*Supplied data:*

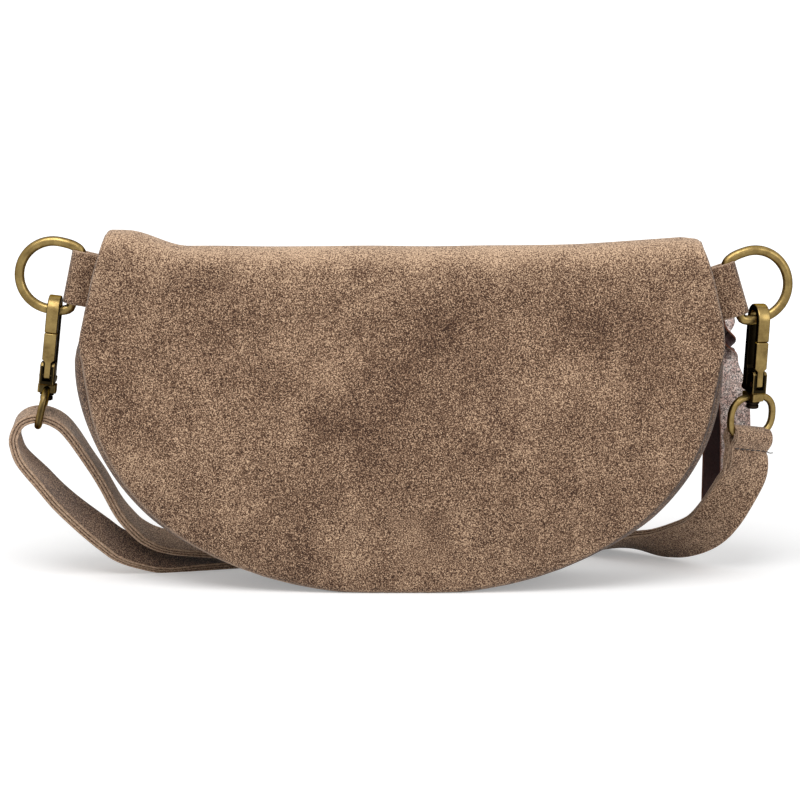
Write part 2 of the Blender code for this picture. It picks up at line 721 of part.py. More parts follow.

--

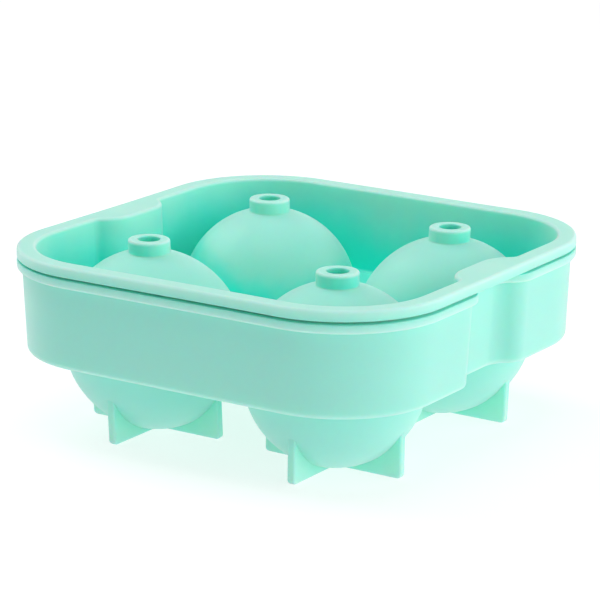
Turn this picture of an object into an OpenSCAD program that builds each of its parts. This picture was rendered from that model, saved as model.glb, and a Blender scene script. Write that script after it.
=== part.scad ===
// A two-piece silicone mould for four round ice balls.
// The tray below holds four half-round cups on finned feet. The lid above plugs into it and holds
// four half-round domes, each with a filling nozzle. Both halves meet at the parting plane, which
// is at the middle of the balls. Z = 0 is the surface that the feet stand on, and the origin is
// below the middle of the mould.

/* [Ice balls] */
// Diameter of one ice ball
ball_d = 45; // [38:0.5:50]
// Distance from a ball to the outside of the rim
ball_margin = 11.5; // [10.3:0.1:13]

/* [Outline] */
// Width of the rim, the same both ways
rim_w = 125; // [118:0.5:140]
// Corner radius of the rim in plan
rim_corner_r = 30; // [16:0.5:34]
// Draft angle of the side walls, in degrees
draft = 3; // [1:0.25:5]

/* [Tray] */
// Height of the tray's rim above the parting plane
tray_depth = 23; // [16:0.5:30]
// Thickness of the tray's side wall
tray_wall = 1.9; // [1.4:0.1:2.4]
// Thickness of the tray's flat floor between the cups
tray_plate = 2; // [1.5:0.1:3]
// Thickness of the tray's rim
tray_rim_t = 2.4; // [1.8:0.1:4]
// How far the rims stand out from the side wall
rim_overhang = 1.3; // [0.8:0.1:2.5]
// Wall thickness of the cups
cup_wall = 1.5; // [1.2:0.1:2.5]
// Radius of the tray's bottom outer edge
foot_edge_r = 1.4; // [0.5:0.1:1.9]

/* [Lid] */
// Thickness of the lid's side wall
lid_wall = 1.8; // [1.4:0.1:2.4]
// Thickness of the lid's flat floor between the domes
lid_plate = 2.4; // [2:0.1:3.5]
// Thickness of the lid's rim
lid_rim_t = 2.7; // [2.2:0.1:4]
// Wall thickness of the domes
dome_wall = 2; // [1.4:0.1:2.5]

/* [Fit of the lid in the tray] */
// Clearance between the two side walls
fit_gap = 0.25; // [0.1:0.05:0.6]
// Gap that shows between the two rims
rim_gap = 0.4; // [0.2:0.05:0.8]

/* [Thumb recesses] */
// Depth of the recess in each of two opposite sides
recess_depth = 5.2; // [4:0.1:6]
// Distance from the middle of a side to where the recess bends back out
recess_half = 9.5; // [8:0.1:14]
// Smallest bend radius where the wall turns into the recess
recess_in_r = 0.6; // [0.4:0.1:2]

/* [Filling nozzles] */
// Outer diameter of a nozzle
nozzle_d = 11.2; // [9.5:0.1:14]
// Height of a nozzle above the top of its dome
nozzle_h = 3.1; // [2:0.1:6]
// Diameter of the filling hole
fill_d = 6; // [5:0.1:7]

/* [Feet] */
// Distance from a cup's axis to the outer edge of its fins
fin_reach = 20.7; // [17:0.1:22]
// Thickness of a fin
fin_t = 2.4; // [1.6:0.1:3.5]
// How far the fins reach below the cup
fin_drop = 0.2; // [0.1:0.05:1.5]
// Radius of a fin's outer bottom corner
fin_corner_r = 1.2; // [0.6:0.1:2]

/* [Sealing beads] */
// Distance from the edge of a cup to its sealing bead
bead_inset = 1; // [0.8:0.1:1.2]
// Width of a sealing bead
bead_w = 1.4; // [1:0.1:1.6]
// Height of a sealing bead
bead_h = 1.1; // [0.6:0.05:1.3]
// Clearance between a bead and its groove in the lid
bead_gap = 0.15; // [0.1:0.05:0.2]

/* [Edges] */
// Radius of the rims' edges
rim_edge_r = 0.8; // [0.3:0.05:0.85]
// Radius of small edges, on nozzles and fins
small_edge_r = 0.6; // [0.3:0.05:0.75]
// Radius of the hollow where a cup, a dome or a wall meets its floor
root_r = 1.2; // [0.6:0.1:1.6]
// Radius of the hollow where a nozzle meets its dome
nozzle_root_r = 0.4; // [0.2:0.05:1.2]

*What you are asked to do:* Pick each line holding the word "into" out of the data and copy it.

*Response to this exercise:*
Turn this picture of an object into an OpenSCAD program that builds each of its parts. This picture was rendered from that model, saved as model.glb, and a Blender scene script. Write that script after it.
// The tray below holds four half-round cups on finned feet. The lid above plugs into it and holds
// Smallest bend radius where the wall turns into the recess